Lots of museum websites have tricky zoom pages which make it impossible to save a whole image. Don’t we still have to ask them for a whole digital file?

Have you tried “Dezoomify”? It even works on Google Arts and Culture. By the way, note that you won’t find any © symbols on photos of historic artworks on the Google site – under US law, there is no copyright in such images either.

Should we still credit the institution?

Of course! This is essential - to always credit the owning institution, so people know where the original artwork can be seen.

Should we make a donation to the museum where possible? 

Yes! If you can afford to, please do. Nothing in the campaign against image fees is intended to cause museums to lose money. In fact, by taking out the loss making historic artworks from their licensing portfolio, and concentrating instead on in-copyright and 3D objects, museums will likely find their licensing profitability increases. 
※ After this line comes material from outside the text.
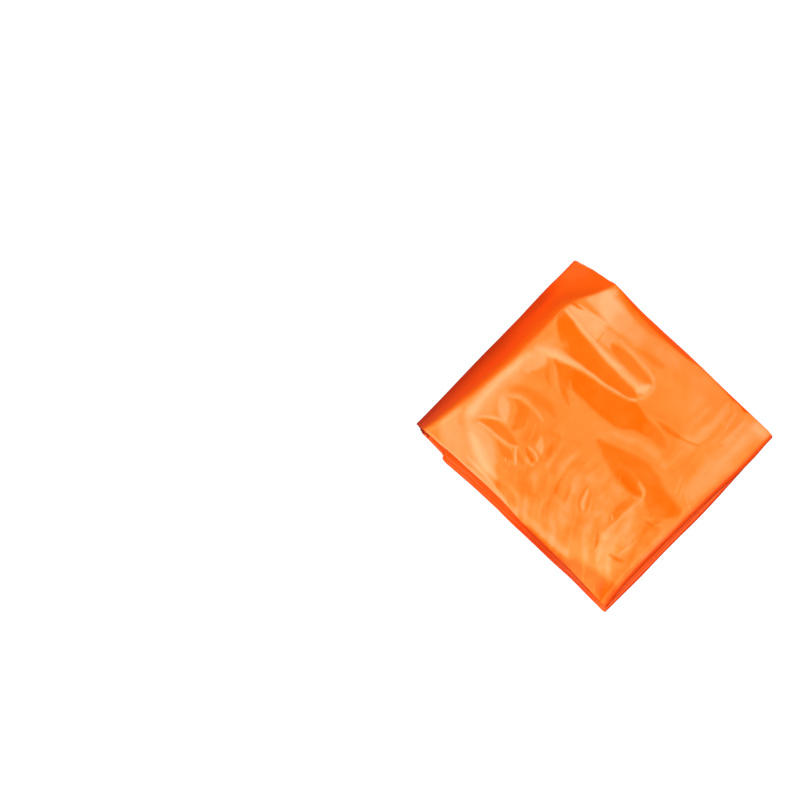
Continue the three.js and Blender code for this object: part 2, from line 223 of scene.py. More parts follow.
PATCHES = [
    # the large painted reflection behind the last fold, fading to the right
    (0.82, 0.9, 0.0, 1.4, [(-49.6, 42.2, 0.8), (-46, 45, 3), (-43.5, 50, 3), (-42, 54, 1.6)]),
    (0.82, 0.85, 0.0, 1.2, [(-47, 42.4, 1), (-42.5, 42.8, 1.8), (-38, 43, 1.6)]),
    (0.96, 0.9, 0.15, 2.4, [(-44, 50.5, 3), (-39.5, 47.8, 5.2), (-33.5, 46, 6), (-29, 45.5, 5)]),
    (0.76, 0.8, 0.0, 2.6, [(-28, 46, 4.8), (-22, 46, 4.8), (-17.5, 46.3, 3.8)]),
    (0.68, 0.6, 0.0, 3.0, [(-13, 47.5, 2.6), (-5, 49, 2), (2, 50.5, 2)]),
    (0.5, 0.7, 0.0, 0.9, [(-52.6, 37.6, 0.8), (-49, 38, 1.2), (-44.5, 38.5, 0.9), (-40, 39.2, 0.4)]),
    # the strip along the back edge that has slipped down
    (0.36, 0.88, -0.15, 1.0, [(-42, 57.8, 1.2), (-37, 57.2, 2.8), (-30, 56.9, 4.3), (-22, 56.6, 5),
        (-14, 56.7, 4.8), (-6, 57.2, 3.6), (2, 57.4, 2.6)]),
    (0.03, 0.92, -0.1, 0.8, [(-44, 58.2, 0.3), (-37, 57.8, 1.2), (-28, 57.3, 2.4), (-18, 57.2, 2.9),
        (-8, 57.2, 2.8), (0, 57.4, 2.6), (6, 57.5, 2.2), (14, 57.7, 1.5), (28, 57.6, 1.3),
        (38, 57.2, 1.4)]),
    (0.03, 0.9, -0.1, 0.5, [(38, 57.4, 1.2), (42.5, 56.9, 1.2), (44.6, 56.6, 1.3), (46.6, 57.2, 0.8),
        (50, 57.7, 0.2)]),
    (0.42, 0.75, 0.0, 1.2, [(-13.5, 41.4, 0.6), (-9, 42.1, 1.5), (-4, 42.5, 2), (1, 43.4, 1.3)]),
    # the raised tunnel: painted reflection at the left, painted shade in its hollow, painted highlight at
    # its round right end
    (0.86, 0.9, 0.2, 0.8, [(-53.8, 33, 0.8), (-50, 33.8, 1.7), (-45, 34.2, 2.8), (-40, 34.4, 3.6),
        (-33, 34.6, 4)]),
    (0.76, 0.8, 0.1, 1.4, [(-29, 35.2, 4), (-25.5, 34.8, 3.6)]),
    (0.4, 0.88, -0.2, 0.9, [(-23, 34.4, 1.2), (-20.5, 34, 2), (-16, 33.7, 2.9), (-10, 33.5, 3),
        (-5, 33.4, 2.6), (-1.5, 33, 1.7), (3.2, 33.4, 0.6)]),
    (0.95, 0.9, 0.1, 1.6, [(1.6, 26.6, 1.4), (3, 28.8, 2.4), (3.4, 31, 1.2)]),
    # the painted shade of the deep leaf between the two ridges
    (0.32, 0.95, -0.2, 0.6, [(-53.9, 29.7, 0.2), (-50, 27, 3.2), (-45, 24.6, 4.9), (-40, 22.6, 5.8),
        (-35, 22, 5.9), (-30, 21.9, 5.7), (-20, 21.8, 4.4), (-10, 22.1, 3.6), (0, 22.9, 2.3),
        (3.5, 23.3, 0.4)]),
    (0.64, 0.8, 0.0, 2.0, [(-52, 22.5, 1), (-48.5, 18.6, 1.8), (-44, 16, 2), (-40, 17.5, 1)]),
    (0.5, 0.6, 0.0, 0.9, [(-41.5, 19.6, 0.3), (-39.5, 18.4, 0.8), (-36.5, 16.8, 0.5)]),
    # the broad start of the second ridge
    (0.88, 0.85, 0.0, 2.0, [(-48, 7.5, 2), (-43, 10.2, 2.6), (-38, 12.2, 2.2), (-33, 13.8, 1.3),
        (-28, 15, 0.7)]),
    (0.84, 0.85, 0.0, 1.3, [(-46.3, 6.5, 3), (-44.6, 4, 4.3), (-44.6, 0.5, 3.8), (-45, -3, 2.2)]),
    # the deep band in front of the second ridge, with its fingers at the left
    (0.33, 0.92, -0.08, 0.8, [(-38.4, 9.2, 0.3), (-35.5, 8.4, 1.3), (-32, 8.5, 3.2), (-28, 8.8, 4.6),
        (-24, 9, 5.4)]),
    (0.3, 0.92, -0.12, 1.1, [(-25, 9.8, 4.4), (-20, 10, 5.4), (-13.5, 10.6, 6), (-5, 11.3, 6.9),
        (2, 13.2, 7.9), (8, 14.6, 6.8), (13, 15.6, 4.6), (19, 16.2, 3.4)]),
    (0.4, 0.85, -0.08, 0.8, [(18, 16.3, 3.2), (23, 16.4, 2.8), (27, 15.8, 2.4), (30, 15.2, 1)]),
    (0.4, 0.75, -0.1, 0.8, [(-38.2, 5.5, 0.6), (-37.5, 3, 1.1), (-35, 0.8, 1), (-31, -1.4, 0.4)]),
    (0.36, 0.8, -0.1, 0.8, [(-31, 6, 1.6), (-27, 2.9, 1.6), (-22, -0.2, 1.2), (-18, -2, 0.3)]),
    (0.66, 0.8, 0.1, 0.6, [(-36.5, 7.2, 0.4), (-33.5, 4.3, 0.8), (-29.5, 1.2, 0.8), (-25, -1.2, 0.3)]),
    (0.62, 0.75, 0.06, 0.8, [(-25.8, 6.8, 0.4), (-22.5, 4.2, 0.8), (-18.5, 2.4, 0.8), (-13.5, 0.6, 0.3)]),
    (0.46, 0.6, 0.0, 1.8, [(9.5, 23.3, 1.5), (15.5, 24.6, 2.2), (20.5, 25.6, 1.2)]),
    # the paler strip behind the ribbon
    (0.7, 0.65, 0.05, 1.6, [(6, 2.5, 1.2), (12, 5, 1.8), (20, 8.5, 2.2), (28, 9.5, 2.4), (36, 9, 1.5)]),
    # the deep ribbon at the right
    (0.34, 0.92, -0.12, 1.6, [(5, -5, 1.2), (8, -5.2, 2.3), (14, -4.9, 4.7), (20, -4.8, 6.2),
        (26, -4.7, 7.8), (32, -4.4, 8.6), (37, -3.7, 7.2), (42, -4.6, 6.2), (47, -5.6, 6.6),
        (52, -4.6, 5.2), (55.5, -3.4, 2.6)]),
    (0.24, 0.75, 0.0, 1.4, [(24, -10.2, 0.6), (30, -10.6, 1.8), (36, -10, 1.2)]),
    (0.52, 0.5, 0.0, 1.2, [(20, -6.2, 0.8), (26, -5.2, 1.2), (32, -5.6, 0.8)]),
    (0.28, 0.7, 0.0, 1.6, [(42, -3, 2.6), (47.5, -4.6, 3.2), (52, -4, 2.4)]),
    (0.68, 0.7, 0.0, 1.4, [(57.6, 1, 0.5), (59.4, -6, 1), (60.2, -16, 1.1), (60.4, -30, 0.8)]),
    # deep and pale places at the left of the front half
    (0.4, 0.85, -0.1, 1.8, [(-45, -16, 0.6), (-40.5, -13, 1.8), (-35, -11, 2.4), (-29, -10, 2.6),
        (-24, -9.4, 2.2), (-19.5, -10.5, 1.2)]),
    (0.36, 0.85, -0.05, 1.4, [(-38.8, -18.4, 0.5), (-34.5, -18.8, 2), (-30.5, -20.6, 3.4),
        (-28.8, -25, 3.2), (-29, -28.5, 1.4)]),
    (0.45, 0.8, 0.0, 1.3, [(-27, -18.3, 1.8), (-23.5, -21.5, 3.6), (-21, -26.5, 3.6)]),
    (0.6, 0.7, 0.05, 0.5, [(-27, -21.5, 0.3), (-24.8, -25, 0.5), (-23.4, -29, 0.3)]),
    (0.62, 0.7, 0.05, 0.5, [(-22.8, -20, 0.3), (-20.8, -23.6, 0.5), (-19.6, -28, 0.3)]),
    (0.7, 0.5, 0.0, 2.0, [(-46, -20, 1.5), (-43, -19, 1)]),
    (0.86, 0.85, 0.1, 1.2, [(-43.8, -21.6, 1.4), (-40.6, -24.3, 2.9), (-37, -27.2, 2.4),
        (-34.4, -29.2, 0.9)]),
    (0.4, 0.9, -0.1, 0.7, [(-44, -37.6, 0.2), (-41, -35.9, 1.4), (-36.5, -34.2, 2.5), (-31.5, -33.8, 2.7),
        (-27, -33.9, 2), (-23.5, -33.8, 0.8), (-21.8, -33.8, 0.3)]),
    (0.3, 0.92, -0.15, 0.4, [(-18, -31.8, 0.3), (-15.3, -32.7, 0.9), (-12.4, -33.7, 0.8),
        (-10.8, -34.4, 0.2)]),
    (0.78, 0.7, 0.05, 0.6, [(-15, -35, 0.5), (-12, -36, 1), (-9.8, -35.4, 0.8)]),
    (0.38, 0.85, -0.1, 0.7, [(-30.8, -38.7, 0.3), (-26.5, -39.6, 1.5), (-23, -40, 2.4),
        (-20.5, -40.3, 1.6)]),
    (0.42, 0.7, -0.05, 0.9, [(-19, -36, 0.6), (-16.5, -37.5, 1.1), (-13.5, -38.3, 0.8)]),
    (0.88, 0.85, 0.1, 1.3, [(-16, -22.5, 0.5), (-14.6, -25, 1.5), (-13, -27.2, 2), (-11, -28.3, 0.9)]),
    (0.38, 0.75, -0.1, 1.2, [(-13, -17.5, 0.8), (-10, -17.5, 1.4), (-9.2, -21, 1.7), (-8.6, -26, 0.9)]),
    (0.43, 0.8, -0.05, 1.6, [(-18, -44, 1.2), (-14, -44, 3), (-9, -45.5, 3.4), (-4, -47.5, 2.4),
        (1, -45.5, 1.2)]),
    (0.42, 0.75, -0.05, 1.2, [(-17, -53.2, 0.6), (-12, -53, 1.6), (-6, -53.8, 1.8), (-2, -55, 0.8)]),
    (0.68, 0.6, 0.05, 1.0, [(-6, -24, 0.8), (-4.5, -31, 1.2), (-1.5, -37, 1.3), (3, -43, 0.9)]),
    # the large painted reflection at the front left corner
    (0.76, 0.92, 0.0, 3.0, [(-55, -43, 3), (-53, -49, 5.5), (-46, -52.5, 6), (-37, -55.5, 4),
        (-30, -57, 1.5)]),
    (0.8, 0.88, 0.0, 1.6, [(-43, -40.6, 1.6), (-36, -42.6, 3.4), (-30, -45.6, 3.4), (-25, -48, 2.2)]),
    (0.9, 0.85, 0.0, 3.0, [(-51, -37, 1), (-49, -40, 1.6), (-44.5, -43, 1.8), (-40, -45.6, 1.8)]),
    (0.99, 0.92, 0.0, 2.6, [(-42, -45, 1), (-38, -47, 2.2), (-33, -49.4, 2.8), (-27, -51.2, 2.6),
        (-21.5, -51.8, 1.6), (-18.5, -52, 0.5)]),
    # the painted highlight on the film over the last fold's shoulder
    (0.76, 0.7, 0.0, 3.4, [(-46.5, 13, 2.5), (-47, 0, 3), (-46.8, -12, 3.4), (-47, -32, 4)]),
    (0.98, 0.92, 0.0, 2.6, [(-49, 3, 1), (-49.9, -3, 1.5), (-50.3, -10, 1.7), (-50.6, -20, 1.8),
        (-50.4, -30, 2.2), (-49.2, -37, 2.6)]),
    # deep and pale places of the front half's right side
    (0.43, 0.7, -0.05, 2.0, [(49.5, -11, 3.5), (53.5, -18, 4), (55.5, -26, 3.6), (56.2, -34, 2.2)]),
    (0.42, 0.8, -0.1, 0.9, [(35.6, -14.5, 1.8), (35.8, -20, 2.4), (36, -26, 1.8), (36.5, -31, 0.6)]),
    (0.69, 0.75, 0.05, 1.8, [(41.2, -12.5, 1.3), (42, -20, 2.7), (42.6, -30, 3.6), (43.6, -38, 4.4),
        (46.8, -44.5, 4.6), (50, -47.6, 3.6)]),
    (0.69, 0.7, 0.05, 1.5, [(30, -29, 1), (31, -35, 1.9), (33.4, -41, 2.5), (37, -46.6, 2.4),
        (40, -50.6, 0.8)]),
    (0.68, 0.6, 0.0, 2.0, [(28, -15, 2), (27, -24, 3.4), (27, -33, 2.6)]),
    (0.7, 0.6, 0.05, 0.9, [(11, -29, 0.8), (14, -35, 1.6), (18, -42, 1.8), (24, -49, 1.2)]),
    (0.36, 0.65, -0.08, 0.8, [(4.8, -31, 0.6), (6, -34.5, 1.2), (8, -37.4, 1)]),
    (0.4, 0.6, -0.08, 0.8, [(11, -31, 0.6), (12, -34, 1), (13, -37, 0.5)]),
    (0.36, 0.85, -0.1, 0.6, [(48.6, -17, 0.3), (50.5, -16.4, 0.9), (52.5, -16.6, 0.3)]),
    # the front edge, and the corner at the front right, pressed down
    (0.24, 0.88, -0.1, 1.1, [(8, -58.9, 0.5), (14, -58.7, 1.2), (24, -58.6, 1.5), (33, -58.6, 1.6),
        (38, -58.8, 1.2)]),
    (0.78, 0.75, 0.0, 1.4, [(3, -55.5, 1.2), (12, -55.6, 1.8), (22, -55.4, 2), (31, -55, 1.4)]),
    (0.22, 0.85, -0.1, 1.9, [(34.5, -57.6, 1), (38.6, -56.2, 2.8), (46, -55.6, 4.2), (54, -55, 4.4),
        (59.5, -54, 4.6), (62, -53, 3)]),
    (0.55, 0.7, 0.0, 0.5, [(41.5, -53.2, 0.3), (43.5, -54.6, 0.5), (44.6, -56.2, 0.3)]),
    # broad paler places of the back half's right side
    (0.74, 0.75, 0.0, 3.0, [(51.5, 50, 5), (53, 38, 6), (54, 20, 5.5), (54, 9, 3.5)]),
    (0.88, 0.7, 0.0, 2.0, [(54, 54, 2.2), (60, 54, 2)]),
    (0.68, 0.6, 0.0, 3.5, [(20, 49, 4), (25, 42, 5), (26, 33, 3)]),
    (0.72, 0.65, 0.05, 1.2, [(36.5, 52, 0.8), (37.6, 45, 1.6), (38, 36, 1.8), (38, 29, 1.2),
        (38.6, 26.5, 0.5)]),
]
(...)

*The first to raise the issue strongly and effectively was the editor of the British Art Journal, Prof. Robin Simon. Many others have supported the campaign, including the signatories to the first Times letter we organised in 2017, and along the way fellow campaigners have included Dr Richard Stephens, editor of the Walpole Society Journal, Dr Andrea Wallace of the University of Exeter, Douglas McCarthy of Delft University, Prof. Simon Tanner of Kings University, and crucial guidance and help in Parliament has been given by Lord Freyberg.